The focal point, where the argument about the immortality of the soul and its reincarnations is joined to the proof through the notion of anamnēsis, occurs in the dialogue that is set around the occasion of the imminent death of Socrates, the Phaedo. Socrates has just proved by analogy that the soul is immortal, everlasting, and reincarnated in successive bodies: in much the same way, as the unity of the personality is still there through the various stages of sleep and waking, the soul must be a unifying principle surpassing birth and death. It just participates for a while in the life of mortal matter but discards the body like a worn garment and returns from where it came.
Socrates uses the further analogy that if there were only a movement from birth to death, all life would come to an end. There must be a countermovement from death to life, and this is the reincarnation of the soul after death into new bodies (Phaedo 70c–72a). Plato reformulates here insights that were common stock since the teachings of Empedocles and Heraclitus about the impermanence of things, of the constant change of conditions and aggregates, and about the cyclical repetition of natural processes, an impermanence of the world of experience that, however, has an underlying unchanging structure. While Ionian nature philosophy looked for the underlying permanency in the laws of matter, Plato makes the radical change by asserting that what is permanent is the perceiving subject and at the same time the ideal form behind the empirical reality. Since matter is perpetually dying and being reborn in different form, Plato declares that a permanent reality can only be an immaterial one that is only accessible to pure thought.
It is now up to Plato, through the words of Socrates, to prove these assertions. Kebes, one of the dialogue partners, gives him the entry by referring to Socrates' often-used adage that "learning is nothing but remembering" (Phaedo 72e). This refers to the previous experiment, where Socrates had an untutored slave arrive at the proof of a Pythagorean mathematical paradigm (Meno 82ff.). The objects of mathematics are similar to the moral forms, the virtues, and it is indeed these that Plato recognizes as having the necessary attributes. As Cornford pointed out, this implies that memory, which contains such knowledge, cannot be a personal or individual memory but must by necessity be an impersonal memory: all individuals can potentially arrive at the same truth, the only difference being to which extent the latent knowledge has been recovered (Cornford, 1952, p. 56). This might imply that Plato's notion of the soul as perceiving agent is akin to the Hindu proposition (of the Upaniṣads) that the ātman (personal soul) and brahman (universal soul) are identical. As shall be shown, there are some reservations with this view, as Plato also has recourse to the myth of retribution after death and to the karmic notion of the influence of the conduct in the present lifetime upon the form of reincarnation, as extolled in the Phaedrus.

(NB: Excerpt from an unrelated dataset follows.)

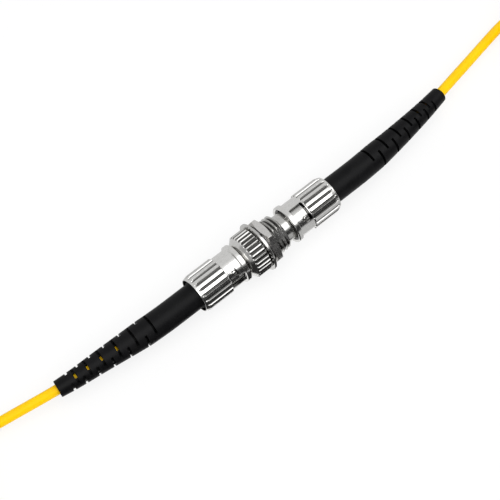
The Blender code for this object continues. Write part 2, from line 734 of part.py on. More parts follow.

Before embarking upon that discussion, I shall return to the Phaedo, where Socrates now resumes his proof about the latent memory of the soul: he states that our ability to discern equal things (and contrasts as well) presupposes the idea of equality itself (or of sameness and difference). In the same way as there is no empirical equivalent to a geometrical form (as proved in the Meno ), there are no two things in our empirical world that are exactly the same. But the sight of approximately equal things revives the thought of perfect equality, the knowledge of which must be inborn, be previous to sense experience (Phaedo 75c–76d). This part of the discussion of anamnesis ends in the assertion that the essence of the soul is of the same kind as the essence of the object of thought processes, the idea. True knowledge surpasses the empirical in two ways: from its object, it is the idea; from its subject, it is the pure thought of the soul, both being nonempirical, immortal, indivisible, and indestructible (Phaedo 79a–c).
Gnosticism, Manichaeism, Sufism, and Qabbalah
Plato's thought system underwent various modifications in the following centuries that cannot be followed here in a systematic manner. Under the impact of Oriental religions and influenced by Christian soteriology, Hellenistic thinking brought forth a number of doctrines that occupied themselves much with the question of the nature of the soul and its relation to the body as well as with its fate after death. These various doctrines, which in the first few centuries after the beginning of the Common era were considered by the Church Fathers as a dangerous challenge to Christian orthodoxy, are generally labeled the Gnostic movement. The aim of this many-sided movement of speculative thought was cogently summed up in the following statement: gnosis is "the knowledge of who we were, what we have become, where we were, into what place we have been thrown … what is birth, what is rebirth" (Clement, Excerpta ex Theodoto 78.2).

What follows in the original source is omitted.